If you are having trouble, go ahead with superkeeler. It will do it.
 
Welche's Stuff...

Good morning, Jim

I've been following your words of wisdom on making wine from Welche's, and now have the ingredients to make about three gal of white/raspberry wine, following your advice.
I'd just like to know your thoughts on storing an opened bottle in the refer. I noticed that folks talk about wine in beer bottles, so they only have about two glasses of wine to finish:
When you open a bottle and store it in the refer, how long will it keep before it goes bad?
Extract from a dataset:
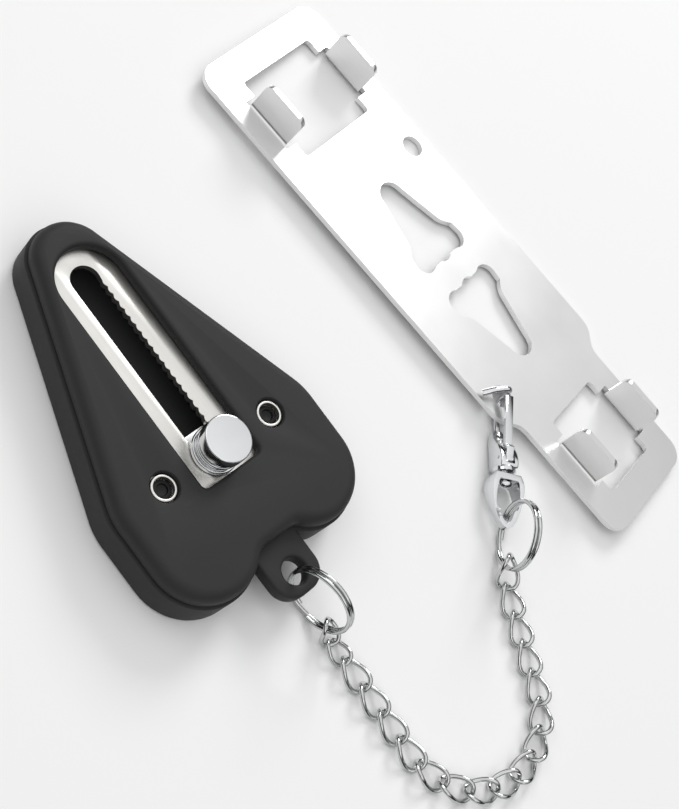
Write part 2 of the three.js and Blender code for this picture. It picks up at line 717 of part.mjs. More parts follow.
function addClasp() {
  const clasp = new THREE.Group();
  clasp.position.copy(eyePlace);
  clasp.rotation.z = rad(claspAngle);
  add(clasp, 'clasp_body', claspBody(), chrome);
  add(clasp, 'clasp_gate', claspGate(), chrome);
  add(clasp, 'gate_pin', acrossPin(hingeS, hingeZ, gatePinR, cheekHalf), nickel);
  add(clasp, 'gate_spring', gateSpring(), nickel);
  add(clasp, 'swivel_rivet', swivelRivet(), nickel);
  add(clasp, 'swivel_bail', swivelBail(), chrome);
  assembly.add(clasp);
}

// How far a link reaches from its centre to the joint with its neighbour, or with a ring.
function reach(link, neighbour) {
  if (!neighbour) return ringLinkOffset;
  const wires = (link.wire + neighbour.wire) / 2;
  return (link.halfLength + neighbour.halfLength - wires - linkSlack) / 2;
}

const chainLinks = [smallLink, smallLink, ...Array(curbCount).fill(curbLink)].map((link, i, all) => {
  const near = reach(link, all[i - 1]);
  const far = reach(link, all[i + 1]);
  const inner = i === 0 ? far : near;
  const atRing = i === 0 || i === all.length - 1;
  const floorZ = link.twist + link.wire / 2;
  const drop = ringCentreZ - floorZ;
  // A link at a ring slopes down until its other end is as low as the chain on the floor.
  const slope = atRing ? Math.asin(drop / (ringWireR + ringLinkOffset + inner)) : 0;
  const centreZ = floorZ + inner * Math.sin(slope);
  return { ...link, near, slope, run: (near + far) * Math.cos(slope), centreZ };
});

// Level unit vector at an angle from +X.
const along = (angle) => V3(Math.cos(angle), Math.sin(angle), 0);

// Centre of a ring that stands on the floor, hangs at a point and lies along a heading.
function ringCentre(point, angle) {
  const run = Math.sqrt(ringWireR ** 2 - (ringCentreZ - point.z) ** 2);
  return point.clone().addScaledVector(along(angle), run).setZ(ringCentreZ);
}

// Point on the floor plan where a link leaves a standing ring.
function ringExit(centre, angle, slope) {
  return centre.clone().addScaledVector(along(angle), ringWireR * Math.cos(slope));
}

// Headings of the links between two points: straight, a steady turn, then straight again.
function solveHeadings(start, end) {
  const walk = ([first, turn]) => {
    const p = start.clone();
    const headings = chainLinks.map(({ run }, i) => {
      const angle = first + turn * THREE.MathUtils.clamp(i - straightLinks, 0, bendLinks);
      p.addScaledVector(along(angle), run);
      return angle;
    });
    return { headings, miss: [p.x - end.x, p.y - end.y] };
  };
  let guess = [0, rad(18)];
  for (let round = 0; round < 30; round += 1) {
    const { miss } = walk(guess);
    const d = 1e-5;
    const dx = walk([guess[0] + d, guess[1]]).miss.map((m, k) => (m - miss[k]) / d);
    const dy = walk([guess[0], guess[1] + d]).miss.map((m, k) => (m - miss[k]) / d);
    const det = dx[0] * dy[1] - dy[0] * dx[1];
    guess = [
      guess[0] - (miss[0] * dy[1] - miss[1] * dy[0]) / det,
      guess[1] - (dx[0] * miss[1] - dx[1] * miss[0]) / det,
    ];
  }
  return walk(guess).headings;
}

function addRing(name, centre, angle) {
  const ring = add(assembly, name, splitRing(), nickel);
  ring.position.copy(centre);
  ring.rotation.z = angle;
}

function addChain() {
  const lugPoint = blockPlace.clone().addScaledVector(along(blockYaw), lugU + ringWire / 2);
  const firstCentre = ringCentre(lugPoint.setZ((lugBottom + lugTop) / 2), blockRingYaw);
  const bailPoint = eyePlace.clone()
    .addScaledVector(along(rad(claspAngle)), bailEnd - bailWire - ringWire / 2 - bailRingGap);
  const lastCentre = ringCentre(bailPoint.setZ(claspAxisZ), claspRingYaw);
  addRing('split_ring_block', firstCentre, blockRingYaw);
  addRing('split_ring_clasp', lastCentre, claspRingYaw);

  const start = ringExit(firstCentre, blockRingYaw, chainLinks[0].slope);
  const end = ringExit(lastCentre, claspRingYaw, chainLinks.at(-1).slope);
  const headings = solveHeadings(start, end);
  const p = start.clone();
  chainLinks.forEach((spec, i) => {
    const number = String(i - 1).padStart(2, '0');
    const name = i < 2 ? `chain_connector_${i + 1}` : `curb_link_${number}`;
    const link = add(assembly, name, chainLink(spec), nickel);
    const tilt = i === 0 ? spec.slope : -spec.slope;
    link.position.copy(p).addScaledVector(along(headings[i]), spec.near * Math.cos(spec.slope));
    link.position.z = spec.centreZ;
    link.rotation.set(0, tilt, headings[i], 'ZYX');
    p.addScaledVector(along(headings[i]), spec.run);
  });
}

addPlate();
addBlock();
addClasp();
addChain();

const box = new THREE.Box3().setFromObject(assembly, true);
const middle = box.getCenter(new THREE.Vector3());
assembly.position.set(-middle.x, -middle.y, -box.min.z);

export default assembly;
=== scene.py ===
"""Portable travel door lock: strike plate, lock block with a sliding thumb knob, and chain."""
import json
import math

import bmesh
import bpy
from bpy.props import FloatProperty, FloatVectorProperty, IntProperty, PointerProperty
from mathutils import Matrix, Vector
from mathutils.kdtree import KDTree


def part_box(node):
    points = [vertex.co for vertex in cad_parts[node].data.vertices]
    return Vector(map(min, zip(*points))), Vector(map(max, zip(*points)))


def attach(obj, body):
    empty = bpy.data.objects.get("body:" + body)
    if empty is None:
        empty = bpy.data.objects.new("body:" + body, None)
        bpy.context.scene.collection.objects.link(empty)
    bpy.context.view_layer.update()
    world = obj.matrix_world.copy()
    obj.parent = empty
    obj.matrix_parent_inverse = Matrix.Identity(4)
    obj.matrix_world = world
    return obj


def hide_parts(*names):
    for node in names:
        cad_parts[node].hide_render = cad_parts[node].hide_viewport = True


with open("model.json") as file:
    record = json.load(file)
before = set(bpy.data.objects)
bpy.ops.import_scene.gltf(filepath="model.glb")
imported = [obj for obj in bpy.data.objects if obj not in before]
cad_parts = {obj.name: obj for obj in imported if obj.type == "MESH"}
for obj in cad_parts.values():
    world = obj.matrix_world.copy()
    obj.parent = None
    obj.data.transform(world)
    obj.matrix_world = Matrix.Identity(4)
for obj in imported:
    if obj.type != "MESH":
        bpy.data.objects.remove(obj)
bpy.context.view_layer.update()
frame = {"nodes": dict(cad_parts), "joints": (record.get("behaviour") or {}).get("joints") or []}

bl_info = {
    "name": "Travel door lock",
    "version": (1, 0, 0),
    "blender": (4, 5, 0),
    "location": "View3D > Sidebar > Door lock",
    "description": "Models a portable travel door lock piece by piece",
    "category": "Add Mesh",
}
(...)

What happens to it?
I can buy a jug of cheap wine, and I can sample it for a long time, and I've drank box wine, that was good after three years.
Thanks
 
When you all speak of backsweetening with concord, cranberry, etc. concentrate, are you just using straight concentrate, right from the tube, or mixing it with water?
 
Good morning, Jim

I've been following your words of wisdom on making wine from Welche's, and now have the ingredients to make about three gal of white/raspberry wine, following your advice.
I'd just like to know your thoughts on storing an opened bottle in the refer. I noticed that folks talk about wine in beer bottles, so they only have about two glasses of wine to finish:
When you open a bottle and store it in the refer, how long will it keep before it goes bad? What happens to it?
I can buy a jug of cheap wine, and I can sample it for a long time, and I've drank box wine, that was good after three years.
Thanks

I just use a tasting cork in mine and it'll keep a week in the fridge. Bad is subjective. I've kept some even longer, but most 750 ml bottles I open are gone in 1-5 days. The air that is trapped in the bottle actually ages the wine slowly in the cold, so sometimes something like a kind of rough red turns out smoother after time there.

This is what I do. I have no idea what is "correct," just what works.